48. Aan A.A.M. Stols: Brussel, 19 juni 1926
Brussel, 19 Juni XXVI.
Geachte Heer Stols,
Uw brief en twee pakketten ontvangen, waarvoor dank. De boekjes zijn, ik kan in dit geval moeilijk zeggen ‘boven’ - maar naar verwachting voortreffelijk. Ze zijn in ieder opzicht geworden zooals ik ze mij gewenscht had, dus... Maar u moet van dit soort lof zoetjesaan bij voorbaat verzekerd zijn.
Het exemplaar dat ik voor u persoonlijk bestemde heeft u denkelijk eveneens ontvangen? Ik zond u gisteren tien andere exemplaren (nos 41-50); ingesloten vindt u de fl.75- in Hollandsche bankbiljetten.
Daar ik met-dat-al niet gaarne zag dat u eenig verlies zoudt lijden in deze affaire, ben ik gaarne bereid het verdere surplus met u te vereffenen.
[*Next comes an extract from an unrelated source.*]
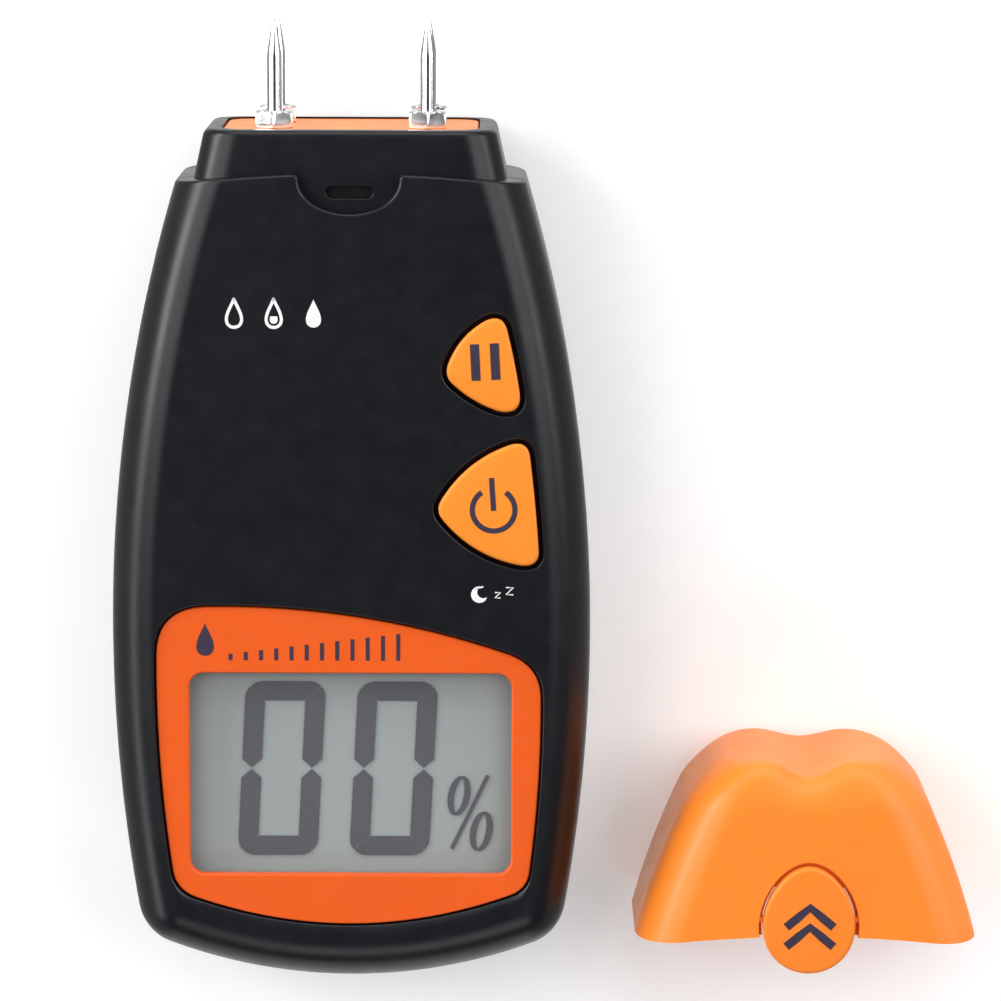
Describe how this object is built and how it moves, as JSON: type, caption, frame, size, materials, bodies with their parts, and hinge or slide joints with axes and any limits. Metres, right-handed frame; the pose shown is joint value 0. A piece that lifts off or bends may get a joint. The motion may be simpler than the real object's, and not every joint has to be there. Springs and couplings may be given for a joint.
{
  "type": "moisture meter",
  "caption": "Hand-held pin moisture meter with an orange display panel, two keys and probe needles, lying beside its orange protective cap.",
  "frame": {"origin": "centre of the footprint of the meter and its cap together, on the plane they lie on", "axes": "+X to the right of the display, +Y towards the probe needles, +Z out of the display; the backs of the meter and of the cap lie on z = 0"},
  "size_m": [0.1212, 0.1346, 0.0297],
  "materials": {
    "black_case": "fine satin texture",
    "orange_key": "semi-gloss",
    "orange_panel": "semi-gloss",
    "clear_window": "clear polycarbonate",
    "display_cell": "grey-green reflective display cell",
    "white_plastic": "matt",
    "contact_rubber": "matt",
    "board": "solder mask",
    "chip": "matt",
    "capacitor": "sleeve",
    "trimmer_blue": "matt",
    "crystal_can": "bright can",
    "resistor": "ceramic",
    "switch": "bright",
    "plunger": "matt",
    "probe_steel": "bright nickel plate",
    "contact_brass": "bright",
    "lead_white": "insulation",
    "lead_yellow": "insulation",
    "lead_red": "insulation",
    "lead_black": "insulation",
    "battery_case": "printed steel case",
    "foam": "foam pad",
    "screw": "black zinc"
  },
  "bodies": {
    "meter": {"front_shell": "black_case", "rear_shell": "black_case", "face_panel": "orange_panel", "display_window": "clear_window", "lcd_glass": "display_cell", "lcd_frame": "white_plastic", "contact_rubbers": "contact_rubber", "main_board": "board", "controller_chip": "chip", "amplifier_chips": "chip", "capacitors": "capacitor", "trimmer": "trimmer_blue", "crystal": "crystal_can", "resistors": "resistor", "hold_switch": "switch", "power_switch": "switch", "probe_plate": "orange_panel", "pin_front_left": "probe_steel", "pin_front_right": "probe_steel", "pin_rear_left": "probe_steel", "pin_rear_right": "probe_steel", "probe_nuts": "probe_steel", "inner_nuts": "probe_steel", "contact_strips": "contact_brass", "probe_lead_left": "lead_white", "probe_lead_right": "lead_yellow", "battery": "battery_case", "battery_studs": "switch", "battery_snap": "plunger", "battery_lead_red": "lead_red", "battery_lead_black": "lead_black", "battery_foam": "foam", "case_screws": "screw", "board_screws": "screw"},
    "hold_button": {"hold_key": "orange_key", "hold_plunger": "plunger"},
    "power_button": {"power_key": "orange_key", "power_plunger": "plunger"},
    "battery_cover": {"battery_door": "black_case"},
    "cap": {"cap_shell": "orange_key"},
    "latch": {"cap_latch": "orange_key"}
  },
  "joints": [
    {"name": "hold_press", "type": "slide", "parent": "meter", "child": "hold_button", "axis": [0, 0, -1], "range_m": [0, 0.0005], "stiffness_N_per_m": 2500, "springref_m": -0.0002},
    {"name": "power_press", "type": "slide", "parent": "meter", "child": "power_button", "axis": [0, 0, -1], "range_m": [0, 0.0005], "stiffness_N_per_m": 2500, "springref_m": -0.0002},
    {"name": "door_slide", "type": "slide", "parent": "meter", "child": "battery_cover", "axis": [0, -1, 0], "range_m": [0, 0.066]},
    {"name": "cap_pull", "type": "slide", "parent": "meter", "child": "cap", "axis": [0, 1, 0], "range_m": [0, 0.13]},
    {"name": "latch_tilt", "type": "hinge", "parent": "cap", "child": "latch", "pos_m": [0.0366, -0.05738, 0.0278], "axis": [-1, 0, 0], "range_deg": [0, 8], "stiffness_Nm_per_rad": 0.25, "springref_deg": -1.72}
  ]
}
Het afstaan van de tien exemplaren heeft voor mij - en zeker financieel - geen beteekenis: ik zou ze niet verkocht hebben, verheug mij in weinig lezers, en vind een scribent met stock in huis een weerzinwekkend personage.
Wil mij dus opgeven hetgeen ik u nog verschuldigd blijf en ik zend het u, zoo spoedig mogelijk, per postwissel.